# [Prompt]
Output an exact reproduction of the data.

# [Data section]
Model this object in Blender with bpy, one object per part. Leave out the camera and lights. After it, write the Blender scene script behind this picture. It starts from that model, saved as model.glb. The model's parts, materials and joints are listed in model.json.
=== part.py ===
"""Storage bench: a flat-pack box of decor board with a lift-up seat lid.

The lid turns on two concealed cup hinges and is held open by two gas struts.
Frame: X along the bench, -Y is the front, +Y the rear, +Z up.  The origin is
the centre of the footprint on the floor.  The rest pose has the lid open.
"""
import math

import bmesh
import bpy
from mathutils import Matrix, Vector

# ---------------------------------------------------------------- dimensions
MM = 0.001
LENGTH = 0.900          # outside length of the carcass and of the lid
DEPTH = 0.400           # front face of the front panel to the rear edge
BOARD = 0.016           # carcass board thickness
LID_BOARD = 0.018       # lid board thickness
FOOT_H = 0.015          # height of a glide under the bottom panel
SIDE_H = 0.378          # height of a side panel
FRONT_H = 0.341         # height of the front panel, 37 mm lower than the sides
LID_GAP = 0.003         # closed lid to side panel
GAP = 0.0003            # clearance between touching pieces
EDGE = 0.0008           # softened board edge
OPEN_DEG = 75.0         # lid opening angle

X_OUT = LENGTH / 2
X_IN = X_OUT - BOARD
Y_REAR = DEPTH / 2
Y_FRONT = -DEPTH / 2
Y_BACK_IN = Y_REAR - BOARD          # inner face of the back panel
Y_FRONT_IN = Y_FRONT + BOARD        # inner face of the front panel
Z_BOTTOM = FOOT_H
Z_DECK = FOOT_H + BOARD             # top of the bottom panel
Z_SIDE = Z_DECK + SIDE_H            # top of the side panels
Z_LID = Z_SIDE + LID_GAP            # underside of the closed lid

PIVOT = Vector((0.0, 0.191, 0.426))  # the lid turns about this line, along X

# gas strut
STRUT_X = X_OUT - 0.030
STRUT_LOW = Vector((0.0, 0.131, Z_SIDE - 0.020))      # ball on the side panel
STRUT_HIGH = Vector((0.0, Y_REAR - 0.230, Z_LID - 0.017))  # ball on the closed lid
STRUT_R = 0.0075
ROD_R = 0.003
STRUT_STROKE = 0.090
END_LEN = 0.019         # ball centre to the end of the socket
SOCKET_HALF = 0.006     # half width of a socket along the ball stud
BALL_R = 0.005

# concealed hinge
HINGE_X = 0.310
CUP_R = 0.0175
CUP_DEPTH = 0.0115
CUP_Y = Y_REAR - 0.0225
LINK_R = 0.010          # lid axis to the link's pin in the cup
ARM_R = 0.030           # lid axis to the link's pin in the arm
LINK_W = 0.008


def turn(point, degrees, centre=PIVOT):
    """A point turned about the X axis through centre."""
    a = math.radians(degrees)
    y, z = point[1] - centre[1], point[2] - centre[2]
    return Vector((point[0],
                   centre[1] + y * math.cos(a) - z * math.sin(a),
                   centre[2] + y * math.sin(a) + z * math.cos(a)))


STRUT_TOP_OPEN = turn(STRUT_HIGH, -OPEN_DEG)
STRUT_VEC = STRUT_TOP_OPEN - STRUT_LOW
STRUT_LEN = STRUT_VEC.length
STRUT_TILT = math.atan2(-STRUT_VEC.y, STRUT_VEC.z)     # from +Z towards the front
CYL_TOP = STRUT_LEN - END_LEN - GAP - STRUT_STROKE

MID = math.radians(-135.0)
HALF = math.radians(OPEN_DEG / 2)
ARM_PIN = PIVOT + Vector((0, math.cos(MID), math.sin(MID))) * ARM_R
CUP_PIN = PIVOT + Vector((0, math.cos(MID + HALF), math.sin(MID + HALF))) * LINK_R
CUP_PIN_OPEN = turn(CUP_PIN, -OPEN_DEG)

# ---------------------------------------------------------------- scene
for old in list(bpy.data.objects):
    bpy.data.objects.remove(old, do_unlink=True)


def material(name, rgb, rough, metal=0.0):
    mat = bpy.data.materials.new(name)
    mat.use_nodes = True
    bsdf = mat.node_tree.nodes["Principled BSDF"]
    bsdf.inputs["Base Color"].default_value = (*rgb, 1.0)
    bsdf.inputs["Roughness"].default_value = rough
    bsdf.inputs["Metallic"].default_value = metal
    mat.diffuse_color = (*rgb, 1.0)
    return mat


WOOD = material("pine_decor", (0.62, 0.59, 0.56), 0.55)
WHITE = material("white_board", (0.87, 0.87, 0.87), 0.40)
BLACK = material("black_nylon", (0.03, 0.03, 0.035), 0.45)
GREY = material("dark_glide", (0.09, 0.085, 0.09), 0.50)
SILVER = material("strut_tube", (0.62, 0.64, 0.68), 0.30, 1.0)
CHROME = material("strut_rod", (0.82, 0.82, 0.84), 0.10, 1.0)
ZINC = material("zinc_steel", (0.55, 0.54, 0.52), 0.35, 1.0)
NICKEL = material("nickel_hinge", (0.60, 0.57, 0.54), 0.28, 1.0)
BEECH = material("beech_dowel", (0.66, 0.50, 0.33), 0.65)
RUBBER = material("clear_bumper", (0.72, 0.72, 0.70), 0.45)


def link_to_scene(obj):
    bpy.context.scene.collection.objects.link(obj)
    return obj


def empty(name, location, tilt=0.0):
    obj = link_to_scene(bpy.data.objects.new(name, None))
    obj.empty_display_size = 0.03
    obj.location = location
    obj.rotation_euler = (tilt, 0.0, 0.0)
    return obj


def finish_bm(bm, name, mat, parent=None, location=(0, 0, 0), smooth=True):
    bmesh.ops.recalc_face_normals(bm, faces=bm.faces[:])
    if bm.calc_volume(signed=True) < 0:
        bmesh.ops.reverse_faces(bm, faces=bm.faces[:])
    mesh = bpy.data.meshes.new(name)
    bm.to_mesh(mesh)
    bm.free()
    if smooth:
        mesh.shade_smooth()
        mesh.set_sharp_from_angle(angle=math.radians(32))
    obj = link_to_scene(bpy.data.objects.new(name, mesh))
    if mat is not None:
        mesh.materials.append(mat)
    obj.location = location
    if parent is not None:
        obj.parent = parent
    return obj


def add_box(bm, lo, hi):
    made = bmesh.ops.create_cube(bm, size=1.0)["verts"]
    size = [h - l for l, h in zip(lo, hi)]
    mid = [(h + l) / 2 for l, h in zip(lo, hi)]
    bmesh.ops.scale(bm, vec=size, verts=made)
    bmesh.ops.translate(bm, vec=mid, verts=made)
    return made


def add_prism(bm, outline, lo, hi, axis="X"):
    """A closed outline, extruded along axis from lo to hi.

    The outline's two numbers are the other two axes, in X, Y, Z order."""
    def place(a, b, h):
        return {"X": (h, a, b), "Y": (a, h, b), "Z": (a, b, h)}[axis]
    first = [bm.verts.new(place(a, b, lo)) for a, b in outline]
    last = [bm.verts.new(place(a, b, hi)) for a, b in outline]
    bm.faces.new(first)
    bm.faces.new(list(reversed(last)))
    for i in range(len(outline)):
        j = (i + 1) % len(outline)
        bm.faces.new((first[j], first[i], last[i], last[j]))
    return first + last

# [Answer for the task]
Model this object in Blender with bpy, one object per part. Leave out the camera and lights. After it, write the Blender scene script behind this picture. It starts from that model, saved as model.glb. The model's parts, materials and joints are listed in model.json.
=== part.py ===
"""Storage bench: a flat-pack box of decor board with a lift-up seat lid.

The lid turns on two concealed cup hinges and is held open by two gas struts.
Frame: X along the bench, -Y is the front, +Y the rear, +Z up.  The origin is
the centre of the footprint on the floor.  The rest pose has the lid open.
"""
import math

import bmesh
import bpy
from mathutils import Matrix, Vector

# ---------------------------------------------------------------- dimensions
MM = 0.001
LENGTH = 0.900          # outside length of the carcass and of the lid
DEPTH = 0.400           # front face of the front panel to the rear edge
BOARD = 0.016           # carcass board thickness
LID_BOARD = 0.018       # lid board thickness
FOOT_H = 0.015          # height of a glide under the bottom panel
SIDE_H = 0.378          # height of a side panel
FRONT_H = 0.341         # height of the front panel, 37 mm lower than the sides
LID_GAP = 0.003         # closed lid to side panel
GAP = 0.0003            # clearance between touching pieces
EDGE = 0.0008           # softened board edge
OPEN_DEG = 75.0         # lid opening angle

X_OUT = LENGTH / 2
X_IN = X_OUT - BOARD
Y_REAR = DEPTH / 2
Y_FRONT = -DEPTH / 2
Y_BACK_IN = Y_REAR - BOARD          # inner face of the back panel
Y_FRONT_IN = Y_FRONT + BOARD        # inner face of the front panel
Z_BOTTOM = FOOT_H
Z_DECK = FOOT_H + BOARD             # top of the bottom panel
Z_SIDE = Z_DECK + SIDE_H            # top of the side panels
Z_LID = Z_SIDE + LID_GAP            # underside of the closed lid

PIVOT = Vector((0.0, 0.191, 0.426))  # the lid turns about this line, along X

# gas strut
STRUT_X = X_OUT - 0.030
STRUT_LOW = Vector((0.0, 0.131, Z_SIDE - 0.020))      # ball on the side panel
STRUT_HIGH = Vector((0.0, Y_REAR - 0.230, Z_LID - 0.017))  # ball on the closed lid
STRUT_R = 0.0075
ROD_R = 0.003
STRUT_STROKE = 0.090
END_LEN = 0.019         # ball centre to the end of the socket
SOCKET_HALF = 0.006     # half width of a socket along the ball stud
BALL_R = 0.005

# concealed hinge
HINGE_X = 0.310
CUP_R = 0.0175
CUP_DEPTH = 0.0115
CUP_Y = Y_REAR - 0.0225
LINK_R = 0.010          # lid axis to the link's pin in the cup
ARM_R = 0.030           # lid axis to the link's pin in the arm
LINK_W = 0.008


def turn(point, degrees, centre=PIVOT):
    """A point turned about the X axis through centre."""
    a = math.radians(degrees)
    y, z = point[1] - centre[1], point[2] - centre[2]
    return Vector((point[0],
                   centre[1] + y * math.cos(a) - z * math.sin(a),
                   centre[2] + y * math.sin(a) + z * math.cos(a)))


STRUT_TOP_OPEN = turn(STRUT_HIGH, -OPEN_DEG)
STRUT_VEC = STRUT_TOP_OPEN - STRUT_LOW
STRUT_LEN = STRUT_VEC.length
STRUT_TILT = math.atan2(-STRUT_VEC.y, STRUT_VEC.z)     # from +Z towards the front
CYL_TOP = STRUT_LEN - END_LEN - GAP - STRUT_STROKE

MID = math.radians(-135.0)
HALF = math.radians(OPEN_DEG / 2)
ARM_PIN = PIVOT + Vector((0, math.cos(MID), math.sin(MID))) * ARM_R
CUP_PIN = PIVOT + Vector((0, math.cos(MID + HALF), math.sin(MID + HALF))) * LINK_R
CUP_PIN_OPEN = turn(CUP_PIN, -OPEN_DEG)

# ---------------------------------------------------------------- scene
for old in list(bpy.data.objects):
    bpy.data.objects.remove(old, do_unlink=True)


def material(name, rgb, rough, metal=0.0):
    mat = bpy.data.materials.new(name)
    mat.use_nodes = True
    bsdf = mat.node_tree.nodes["Principled BSDF"]
    bsdf.inputs["Base Color"].default_value = (*rgb, 1.0)
    bsdf.inputs["Roughness"].default_value = rough
    bsdf.inputs["Metallic"].default_value = metal
    mat.diffuse_color = (*rgb, 1.0)
    return mat


WOOD = material("pine_decor", (0.62, 0.59, 0.56), 0.55)
WHITE = material("white_board", (0.87, 0.87, 0.87), 0.40)
BLACK = material("black_nylon", (0.03, 0.03, 0.035), 0.45)
GREY = material("dark_glide", (0.09, 0.085, 0.09), 0.50)
SILVER = material("strut_tube", (0.62, 0.64, 0.68), 0.30, 1.0)
CHROME = material("strut_rod", (0.82, 0.82, 0.84), 0.10, 1.0)
ZINC = material("zinc_steel", (0.55, 0.54, 0.52), 0.35, 1.0)
NICKEL = material("nickel_hinge", (0.60, 0.57, 0.54), 0.28, 1.0)
BEECH = material("beech_dowel", (0.66, 0.50, 0.33), 0.65)
RUBBER = material("clear_bumper", (0.72, 0.72, 0.70), 0.45)


def link_to_scene(obj):
    bpy.context.scene.collection.objects.link(obj)
    return obj


def empty(name, location, tilt=0.0):
    obj = link_to_scene(bpy.data.objects.new(name, None))
    obj.empty_display_size = 0.03
    obj.location = location
    obj.rotation_euler = (tilt, 0.0, 0.0)
    return obj


def finish_bm(bm, name, mat, parent=None, location=(0, 0, 0), smooth=True):
    bmesh.ops.recalc_face_normals(bm, faces=bm.faces[:])
    if bm.calc_volume(signed=True) < 0:
        bmesh.ops.reverse_faces(bm, faces=bm.faces[:])
    mesh = bpy.data.meshes.new(name)
    bm.to_mesh(mesh)
    bm.free()
    if smooth:
        mesh.shade_smooth()
        mesh.set_sharp_from_angle(angle=math.radians(32))
    obj = link_to_scene(bpy.data.objects.new(name, mesh))
    if mat is not None:
        mesh.materials.append(mat)
    obj.location = location
    if parent is not None:
        obj.parent = parent
    return obj


def add_box(bm, lo, hi):
    made = bmesh.ops.create_cube(bm, size=1.0)["verts"]
    size = [h - l for l, h in zip(lo, hi)]
    mid = [(h + l) / 2 for l, h in zip(lo, hi)]
    bmesh.ops.scale(bm, vec=size, verts=made)
    bmesh.ops.translate(bm, vec=mid, verts=made)
    return made


def add_prism(bm, outline, lo, hi, axis="X"):
    """A closed outline, extruded along axis from lo to hi.

    The outline's two numbers are the other two axes, in X, Y, Z order."""
    def place(a, b, h):
        return {"X": (h, a, b), "Y": (a, h, b), "Z": (a, b, h)}[axis]
    first = [bm.verts.new(place(a, b, lo)) for a, b in outline]
    last = [bm.verts.new(place(a, b, hi)) for a, b in outline]
    bm.faces.new(first)
    bm.faces.new(list(reversed(last)))
    for i in range(len(outline)):
        j = (i + 1) % len(outline)
        bm.faces.new((first[j], first[i], last[i], last[j]))
    return first + last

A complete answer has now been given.